Select the lines below containing the word "type".

## Begin Material supplied

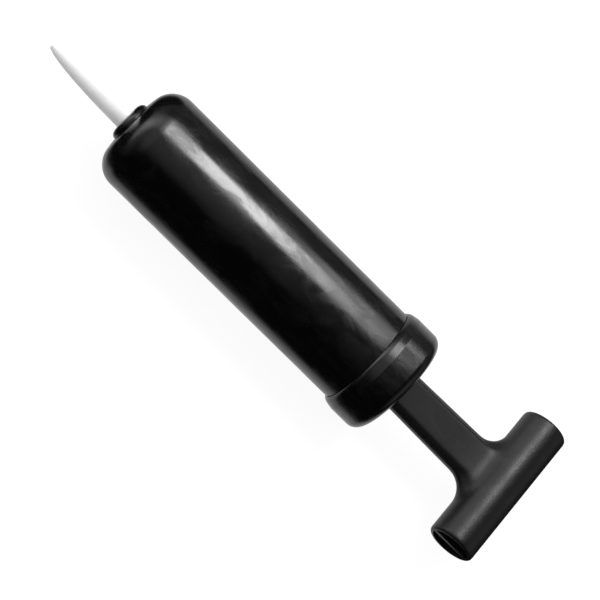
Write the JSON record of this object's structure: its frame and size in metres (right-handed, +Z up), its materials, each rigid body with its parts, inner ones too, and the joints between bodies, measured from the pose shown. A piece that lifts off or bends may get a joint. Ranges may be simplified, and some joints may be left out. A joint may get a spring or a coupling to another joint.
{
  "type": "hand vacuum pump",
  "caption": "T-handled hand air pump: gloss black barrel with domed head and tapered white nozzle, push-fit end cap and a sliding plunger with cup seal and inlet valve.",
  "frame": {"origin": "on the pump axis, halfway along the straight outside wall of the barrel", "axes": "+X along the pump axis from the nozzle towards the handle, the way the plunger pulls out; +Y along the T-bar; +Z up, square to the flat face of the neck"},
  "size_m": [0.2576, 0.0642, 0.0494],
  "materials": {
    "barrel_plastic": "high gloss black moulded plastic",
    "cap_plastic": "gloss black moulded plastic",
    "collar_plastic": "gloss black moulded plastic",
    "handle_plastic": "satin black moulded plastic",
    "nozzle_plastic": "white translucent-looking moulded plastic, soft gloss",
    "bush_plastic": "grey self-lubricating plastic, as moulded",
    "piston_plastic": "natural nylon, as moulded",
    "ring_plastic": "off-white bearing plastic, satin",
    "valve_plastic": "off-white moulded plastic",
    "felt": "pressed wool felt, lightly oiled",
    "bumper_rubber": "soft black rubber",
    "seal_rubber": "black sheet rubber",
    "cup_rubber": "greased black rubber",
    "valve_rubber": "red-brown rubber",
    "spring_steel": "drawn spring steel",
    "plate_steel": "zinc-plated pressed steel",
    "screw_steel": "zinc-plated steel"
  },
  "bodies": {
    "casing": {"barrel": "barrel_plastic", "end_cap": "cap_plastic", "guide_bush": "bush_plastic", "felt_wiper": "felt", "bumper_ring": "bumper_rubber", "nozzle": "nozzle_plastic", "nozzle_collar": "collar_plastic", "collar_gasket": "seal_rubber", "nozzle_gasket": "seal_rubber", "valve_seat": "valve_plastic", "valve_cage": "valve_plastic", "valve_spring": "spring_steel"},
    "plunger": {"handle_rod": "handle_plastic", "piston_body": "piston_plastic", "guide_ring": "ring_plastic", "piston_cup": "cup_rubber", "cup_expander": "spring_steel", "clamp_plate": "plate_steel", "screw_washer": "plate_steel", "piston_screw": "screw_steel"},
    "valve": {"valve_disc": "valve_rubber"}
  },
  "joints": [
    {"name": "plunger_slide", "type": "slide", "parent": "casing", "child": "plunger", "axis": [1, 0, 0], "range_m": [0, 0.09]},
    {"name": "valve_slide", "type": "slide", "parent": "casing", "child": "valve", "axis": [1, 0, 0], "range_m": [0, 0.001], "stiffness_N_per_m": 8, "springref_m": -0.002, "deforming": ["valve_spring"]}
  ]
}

## End Material supplied
## Begin Material supplied

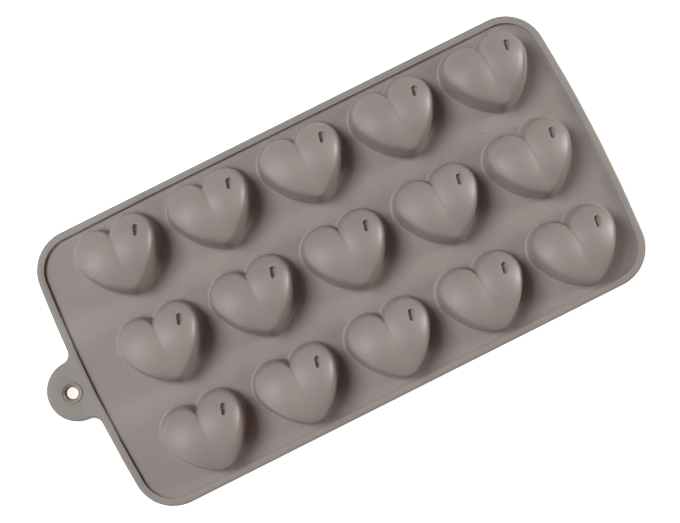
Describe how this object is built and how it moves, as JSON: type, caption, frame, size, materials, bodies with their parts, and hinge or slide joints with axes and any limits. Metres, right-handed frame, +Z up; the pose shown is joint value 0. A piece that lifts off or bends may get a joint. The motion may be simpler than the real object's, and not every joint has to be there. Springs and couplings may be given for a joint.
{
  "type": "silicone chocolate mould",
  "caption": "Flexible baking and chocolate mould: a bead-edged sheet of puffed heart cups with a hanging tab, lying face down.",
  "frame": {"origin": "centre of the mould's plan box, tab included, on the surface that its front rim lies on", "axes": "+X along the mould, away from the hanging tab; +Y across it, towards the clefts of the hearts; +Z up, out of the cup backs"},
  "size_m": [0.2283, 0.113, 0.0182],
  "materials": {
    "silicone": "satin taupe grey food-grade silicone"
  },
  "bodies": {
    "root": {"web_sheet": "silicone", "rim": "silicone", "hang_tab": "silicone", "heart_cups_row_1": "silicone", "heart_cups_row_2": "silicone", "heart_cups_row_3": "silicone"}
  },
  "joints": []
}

## End Material supplied
## Begin Material supplied

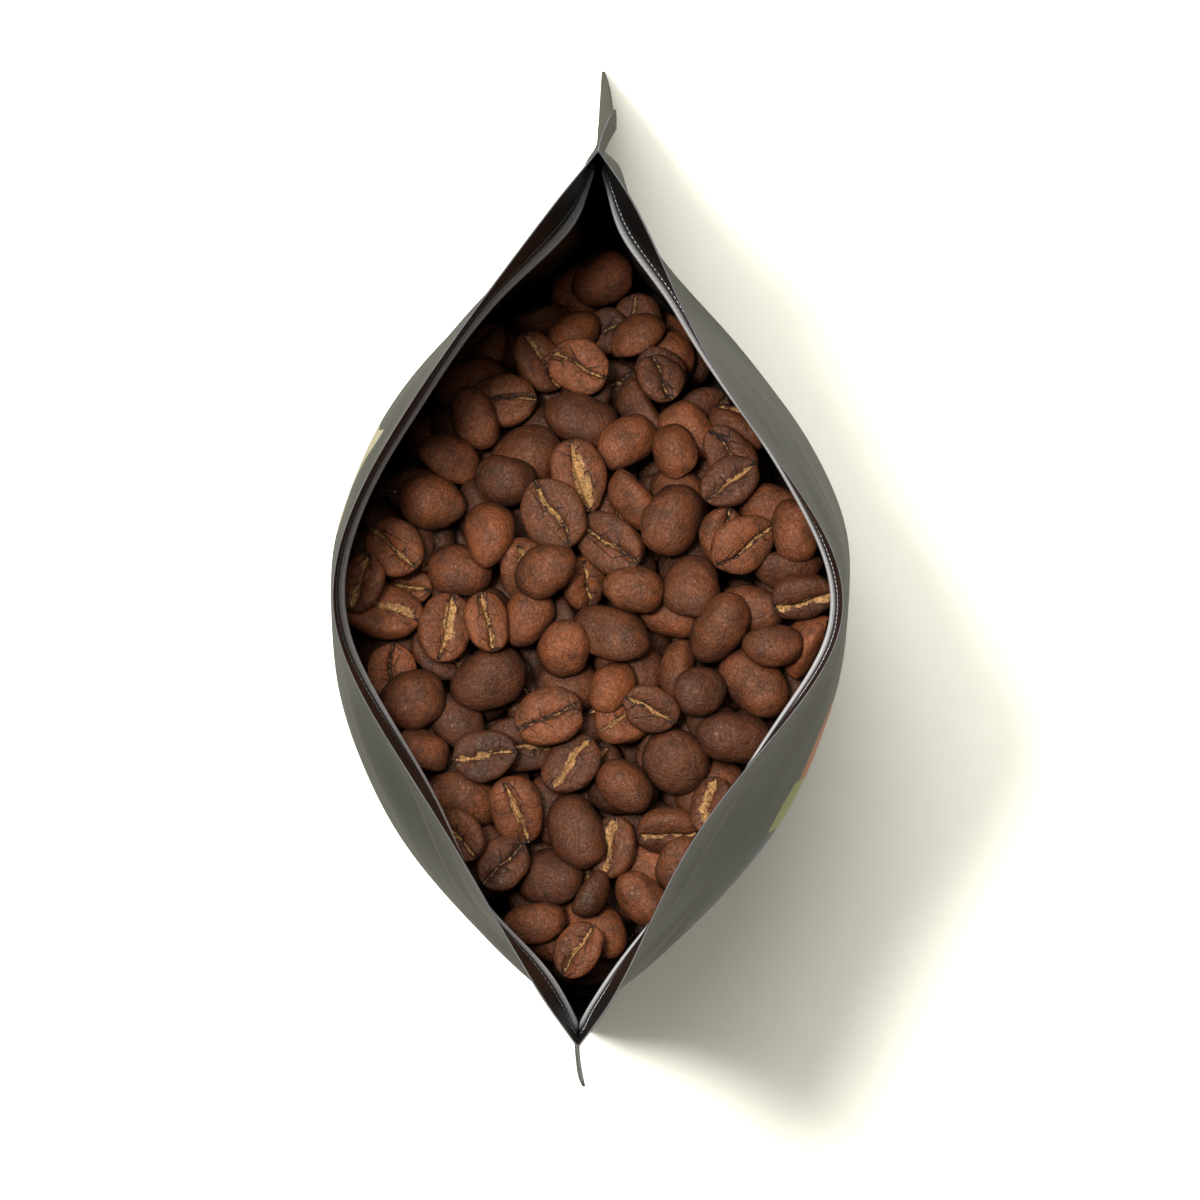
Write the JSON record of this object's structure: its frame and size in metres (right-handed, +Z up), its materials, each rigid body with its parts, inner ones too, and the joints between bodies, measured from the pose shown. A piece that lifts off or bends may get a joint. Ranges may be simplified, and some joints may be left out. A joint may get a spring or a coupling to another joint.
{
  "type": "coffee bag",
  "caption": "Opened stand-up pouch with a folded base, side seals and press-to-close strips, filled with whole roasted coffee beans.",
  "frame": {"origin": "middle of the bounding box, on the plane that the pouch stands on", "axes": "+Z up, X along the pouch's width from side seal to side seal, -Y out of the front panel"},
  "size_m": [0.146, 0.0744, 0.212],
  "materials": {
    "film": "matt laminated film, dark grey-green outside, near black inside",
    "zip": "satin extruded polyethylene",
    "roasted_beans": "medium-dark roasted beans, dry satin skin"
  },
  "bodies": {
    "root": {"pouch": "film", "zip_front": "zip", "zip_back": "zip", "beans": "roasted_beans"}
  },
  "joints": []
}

## End Material supplied

● Completed task:
  "type": "hand vacuum pump",
    {"name": "plunger_slide", "type": "slide", "parent": "casing", "child": "plunger", "axis": [1, 0, 0], "range_m": [0, 0.09]},
    {"name": "valve_slide", "type": "slide", "parent": "casing", "child": "valve", "axis": [1, 0, 0], "range_m": [0, 0.001], "stiffness_N_per_m": 8, "springref_m": -0.002, "deforming": ["valve_spring"]}
Describe how this object is built and how it moves, as JSON: type, caption, frame, size, materials, bodies with their parts, and hinge or slide joints with axes and any limits. Metres, right-handed frame, +Z up; the pose shown is joint value 0. A piece that lifts off or bends may get a joint. The motion may be simpler than the real object's, and not every joint has to be there. Springs and couplings may be given for a joint.
  "type": "silicone chocolate mould",
  "type": "coffee bag",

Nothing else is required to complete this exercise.